Ronga similarly reflects, “this relationship is very enriching for us because it involves an entirely different approach. As a journalist, you are normally working under severe time constraints. Here, we were in a different temporality, and it was also a different perspective.” Because the students prepared a single article over a full semester, they were able to delve into more detail in their background research than a journalist would normally be able to do, but this also entailed pitfalls. Parchet recalls that “as soon as we started to dig into something, we could go very deep very quickly…there are many factors, for example geographic considerations about where a diaper comes from, that can quickly make our analysis too complex.” Thus, the students had to learn to summarize a multilayered context for a general audience while remaining faithful to the underlying data. In short, they had to learn to practice the craft of data journalism.
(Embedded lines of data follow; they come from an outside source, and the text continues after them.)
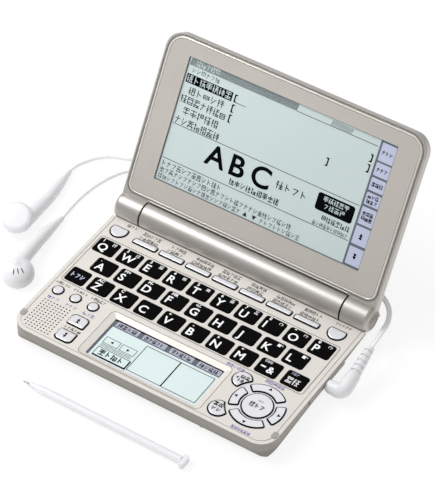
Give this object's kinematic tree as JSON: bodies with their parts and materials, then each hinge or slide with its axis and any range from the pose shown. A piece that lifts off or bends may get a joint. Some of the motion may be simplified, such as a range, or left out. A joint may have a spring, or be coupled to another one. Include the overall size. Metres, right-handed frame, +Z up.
{
  "type": "electronic dictionary",
  "caption": "Pocket electronic dictionary with a hinged screen lid, keyboard base, pen-input sub-screen, stylus and wired earphones.",
  "frame": {"origin": "centre of the flat underside of the base", "axes": "+X to the right of the keyboard, +Y from the user to the hinge, +Z up"},
  "size_m": [0.208, 0.2177, 0.0956],
  "materials": {
    "case_champagne": "satin metallic paint",
    "hinge_metal": "satin",
    "bezel_champagne": "satin",
    "screen_glass": "polished",
    "display": "smooth",
    "silicone": "matte",
    "rubber_grey": "matte",
    "circuit_board": "solder mask",
    "speaker_black": "matte",
    "cell_jacket": "gloss",
    "steel": "bright",
    "white_plastic": "gloss",
    "cord_white": "smooth",
    "key_silver": "satin metallic paint",
    "key_black": "gloss"
  },
  "bodies": {
    "base": {"base_top_case": "case_champagne", "hinge_barrel": "hinge_metal", "base_bottom_case": "case_champagne", "battery_set": "cell_jacket", "main_board": "circuit_board", "keypad_mat": "silicone", "sub_screen_window": "screen_glass", "sub_screen_module": "display", "speaker_driver": "speaker_black", "rubber_feet": "rubber_grey", "case_screws": "steel", "hinge_shafts": "steel", "earphone_plug": "white_plastic", "earphone_mouldings": "white_plastic", "cord_main": "cord_white", "cord_coil": "cord_white", "cord_left": "cord_white", "cord_right": "cord_white"},
    "lid": {"lid_back_cover": "case_champagne", "lid_front_frame": "bezel_champagne", "main_screen_window": "screen_glass", "main_screen_module": "display"},
    "battery_cover": {"battery_cover": "case_champagne"},
    "stylus": {"stylus": "white_plastic"},
    "enter_key": {"enter_key": "key_silver"},
    "cursor_keys": {"cursor_keys": "key_silver"},
    "power_key": {"power_key": "key_silver"},
    "backlight_key": {"backlight_key": "key_silver"},
    "function_keys": {"function_keys": "key_silver"},
    "side_keys": {"side_keys": "key_silver"},
    "voice_back_keys": {"voice_back_keys": "key_silver"},
    "key_q": {"key_q": "key_black"},
    "key_w": {"key_w": "key_black"},
    "key_e": {"key_e": "key_black"},
    "key_r": {"key_r": "key_black"},
    "key_t": {"key_t": "key_black"},
    "key_y": {"key_y": "key_black"},
    "key_u": {"key_u": "key_black"},
    "key_i": {"key_i": "key_black"},
    "key_o": {"key_o": "key_black"},
    "key_p": {"key_p": "key_black"},
    "key_a": {"key_a": "key_black"},
    "key_s": {"key_s": "key_black"},
    "key_d": {"key_d": "key_black"},
    "key_f": {"key_f": "key_black"},
    "key_g": {"key_g": "key_black"},
    "key_h": {"key_h": "key_black"},
    "key_j": {"key_j": "key_black"},
    "key_k": {"key_k": "key_black"},
    "key_l": {"key_l": "key_black"},
    "key_shift": {"key_shift": "key_black"},
    "key_z": {"key_z": "key_black"},
    "key_x": {"key_x": "key_black"},
    "key_c": {"key_c": "key_black"},
    "key_v": {"key_v": "key_black"},
    "key_b": {"key_b": "key_black"},
    "key_n": {"key_n": "key_black"},
    "key_m": {"key_m": "key_black"},
    "key_dash": {"key_dash": "key_black"},
    "key_delete": {"key_delete": "key_black"}
  },
  "joints": [
    {"name": "lid_hinge", "type": "hinge", "parent": "base", "child": "lid", "pos_m": [0, 0.04306, 0.01209], "axis": [1, 0, 0], "range_deg": [-28, 120.67]},
    {"name": "battery_cover_slide", "type": "slide", "parent": "base", "child": "battery_cover", "axis": [0, 1, 0], "range_m": [0, 0.012]},
    {"name": "stylus_lift", "type": "slide", "parent": "base", "child": "stylus", "axis": [0, 0, 1], "range_m": [0, 0.05]},
    {"name": "enter_key_press", "type": "slide", "parent": "base", "child": "enter_key", "axis": [0, 0, -1], "range_m": [0, 0.0008], "stiffness_N_per_m": 400, "springref_m": -0.0005},
    {"name": "cursor_keys_press", "type": "slide", "parent": "base", "child": "cursor_keys", "axis": [0, 0, -1], "range_m": [0, 0.0008], "stiffness_N_per_m": 400, "springref_m": -0.0005},
    {"name": "power_key_press", "type": "slide", "parent": "base", "child": "power_key", "axis": [0, 0, -1], "range_m": [0, 0.0008], "stiffness_N_per_m": 400, "springref_m": -0.0005},
    {"name": "backlight_key_press", "type": "slide", "parent": "base", "child": "backlight_key", "axis": [0, 0, -1], "range_m": [0, 0.0008], "stiffness_N_per_m": 400, "springref_m": -0.0005},
    {"name": "function_keys_press", "type": "slide", "parent": "base", "child": "function_keys", "axis": [0, 0, -1], "range_m": [0, 0.0008], "stiffness_N_per_m": 400, "springref_m": -0.0005},
    {"name": "side_keys_press", "type": "slide", "parent": "base", "child": "side_keys", "axis": [0, 0, -1], "range_m": [0, 0.0008], "stiffness_N_per_m": 400, "springref_m": -0.0005},
    {"name": "voice_back_keys_press", "type": "slide", "parent": "base", "child": "voice_back_keys", "axis": [0, 0, -1], "range_m": [0, 0.0008], "stiffness_N_per_m": 400, "springref_m": -0.0005},
    {"name": "key_q_press", "type": "slide", "parent": "base", "child": "key_q", "axis": [0, 0, -1], "range_m": [0, 0.0008], "stiffness_N_per_m": 400, "springref_m": -0.0005},
    {"name": "key_w_press", "type": "slide", "parent": "base", "child": "key_w", "axis": [0, 0, -1], "range_m": [0, 0.0008], "stiffness_N_per_m": 400, "springref_m": -0.0005},
    {"name": "key_e_press", "type": "slide", "parent": "base", "child": "key_e", "axis": [0, 0, -1], "range_m": [0, 0.0008], "stiffness_N_per_m": 400, "springref_m": -0.0005},
    {"name": "key_r_press", "type": "slide", "parent": "base", "child": "key_r", "axis": [0, 0, -1], "range_m": [0, 0.0008], "stiffness_N_per_m": 400, "springref_m": -0.0005},
    {"name": "key_t_press", "type": "slide", "parent": "base", "child": "key_t", "axis": [0, 0, -1], "range_m": [0, 0.0008], "stiffness_N_per_m": 400, "springref_m": -0.0005},
    {"name": "key_y_press", "type": "slide", "parent": "base", "child": "key_y", "axis": [0, 0, -1], "range_m": [0, 0.0008], "stiffness_N_per_m": 400, "springref_m": -0.0005},
    {"name": "key_u_press", "type": "slide", "parent": "base", "child": "key_u", "axis": [0, 0, -1], "range_m": [0, 0.0008], "stiffness_N_per_m": 400, "springref_m": -0.0005},
    {"name": "key_i_press", "type": "slide", "parent": "base", "child": "key_i", "axis": [0, 0, -1], "range_m": [0, 0.0008], "stiffness_N_per_m": 400, "springref_m": -0.0005},
    {"name": "key_o_press", "type": "slide", "parent": "base", "child": "key_o", "axis": [0, 0, -1], "range_m": [0, 0.0008], "stiffness_N_per_m": 400, "springref_m": -0.0005},
    {"name": "key_p_press", "type": "slide", "parent": "base", "child": "key_p", "axis": [0, 0, -1], "range_m": [0, 0.0008], "stiffness_N_per_m": 400, "springref_m": -0.0005},
    {"name": "key_a_press", "type": "slide", "parent": "base", "child": "key_a", "axis": [0, 0, -1], "range_m": [0, 0.0008], "stiffness_N_per_m": 400, "springref_m": -0.0005},
    {"name": "key_s_press", "type": "slide", "parent": "base", "child": "key_s", "axis": [0, 0, -1], "range_m": [0, 0.0008], "stiffness_N_per_m": 400, "springref_m": -0.0005},
    {"name": "key_d_press", "type": "slide", "parent": "base", "child": "key_d", "axis": [0, 0, -1], "range_m": [0, 0.0008], "stiffness_N_per_m": 400, "springref_m": -0.0005},
    {"name": "key_f_press", "type": "slide", "parent": "base", "child": "key_f", "axis": [0, 0, -1], "range_m": [0, 0.0008], "stiffness_N_per_m": 400, "springref_m": -0.0005},
    {"name": "key_g_press", "type": "slide", "parent": "base", "child": "key_g", "axis": [0, 0, -1], "range_m": [0, 0.0008], "stiffness_N_per_m": 400, "springref_m": -0.0005},
    {"name": "key_h_press", "type": "slide", "parent": "base", "child": "key_h", "axis": [0, 0, -1], "range_m": [0, 0.0008], "stiffness_N_per_m": 400, "springref_m": -0.0005},
    {"name": "key_j_press", "type": "slide", "parent": "base", "child": "key_j", "axis": [0, 0, -1], "range_m": [0, 0.0008], "stiffness_N_per_m": 400, "springref_m": -0.0005},
    {"name": "key_k_press", "type": "slide", "parent": "base", "child": "key_k", "axis": [0, 0, -1], "range_m": [0, 0.0008], "stiffness_N_per_m": 400, "springref_m": -0.0005},
    {"name": "key_l_press", "type": "slide", "parent": "base", "child": "key_l", "axis": [0, 0, -1], "range_m": [0, 0.0008], "stiffness_N_per_m": 400, "springref_m": -0.0005},
    {"name": "key_shift_press", "type": "slide", "parent": "base", "child": "key_shift", "axis": [0, 0, -1], "range_m": [0, 0.0008], "stiffness_N_per_m": 400, "springref_m": -0.0005},
    {"name": "key_z_press", "type": "slide", "parent": "base", "child": "key_z", "axis": [0, 0, -1], "range_m": [0, 0.0008], "stiffness_N_per_m": 400, "springref_m": -0.0005},
    {"name": "key_x_press", "type": "slide", "parent": "base", "child": "key_x", "axis": [0, 0, -1], "range_m": [0, 0.0008], "stiffness_N_per_m": 400, "springref_m": -0.0005},
    {"name": "key_c_press", "type": "slide", "parent": "base", "child": "key_c", "axis": [0, 0, -1], "range_m": [0, 0.0008], "stiffness_N_per_m": 400, "springref_m": -0.0005},
    {"name": "key_v_press", "type": "slide", "parent": "base", "child": "key_v", "axis": [0, 0, -1], "range_m": [0, 0.0008], "stiffness_N_per_m": 400, "springref_m": -0.0005},
    {"name": "key_b_press", "type": "slide", "parent": "base", "child": "key_b", "axis": [0, 0, -1], "range_m": [0, 0.0008], "stiffness_N_per_m": 400, "springref_m": -0.0005},
    {"name": "key_n_press", "type": "slide", "parent": "base", "child": "key_n", "axis": [0, 0, -1], "range_m": [0, 0.0008], "stiffness_N_per_m": 400, "springref_m": -0.0005},
    {"name": "key_m_press", "type": "slide", "parent": "base", "child": "key_m", "axis": [0, 0, -1], "range_m": [0, 0.0008], "stiffness_N_per_m": 400, "springref_m": -0.0005},
    {"name": "key_dash_press", "type": "slide", "parent": "base", "child": "key_dash", "axis": [0, 0, -1], "range_m": [0, 0.0008], "stiffness_N_per_m": 400, "springref_m": -0.0005},
    {"name": "key_delete_press", "type": "slide", "parent": "base", "child": "key_delete", "axis": [0, 0, -1], "range_m": [0, 0.0008], "stiffness_N_per_m": 400, "springref_m": -0.0005}
  ]
}
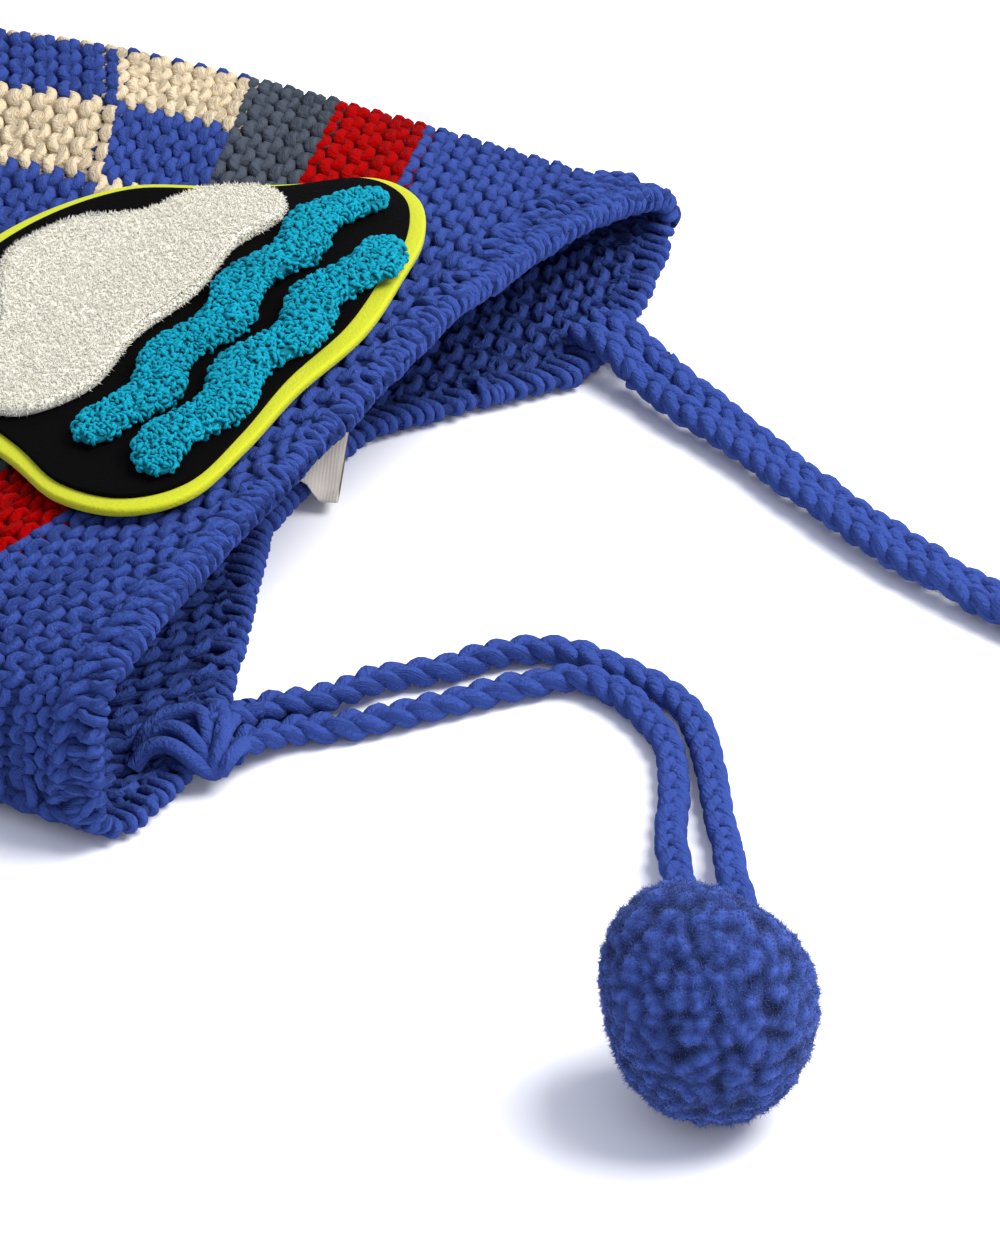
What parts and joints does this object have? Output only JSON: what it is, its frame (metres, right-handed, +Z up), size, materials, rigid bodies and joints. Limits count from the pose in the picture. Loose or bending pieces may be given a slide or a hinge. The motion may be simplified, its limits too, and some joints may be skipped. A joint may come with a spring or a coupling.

Opportunities to blend a technical formation with journalistic experience are still fairly rare in Switzerland, where there is not yet widespread training for data journalists (although Ronga and Denayrouse do offer workshops). Ronga notes that most current practitioners in the field have improvised their own “hybrid” training in journalism and computer programming, and they form “a niche profession” within the world of Swiss journalism. Denayrouse laments that data literacy is not more common among journalists who are not specialists in this domain. Many journalists “have trouble leaving their comfort zone” which means that data journalists remain “on the margin.” Mazel-Cabasse observes that this is a broader problem that can be seen across other areas of society:

"Today we effectively have a system where people who do data are on one side and people who don’t are on the other, and one can expect that in the future there is going to have to be more hybridization …What Paul and Cécile are doing today for these students is helping them to understand how to engage with people who do not come from a data background…there is something absolutely fundamental at stake here: figuring out how we will be able to achieve an intersection between people who already have a data culture and those who do not, yet."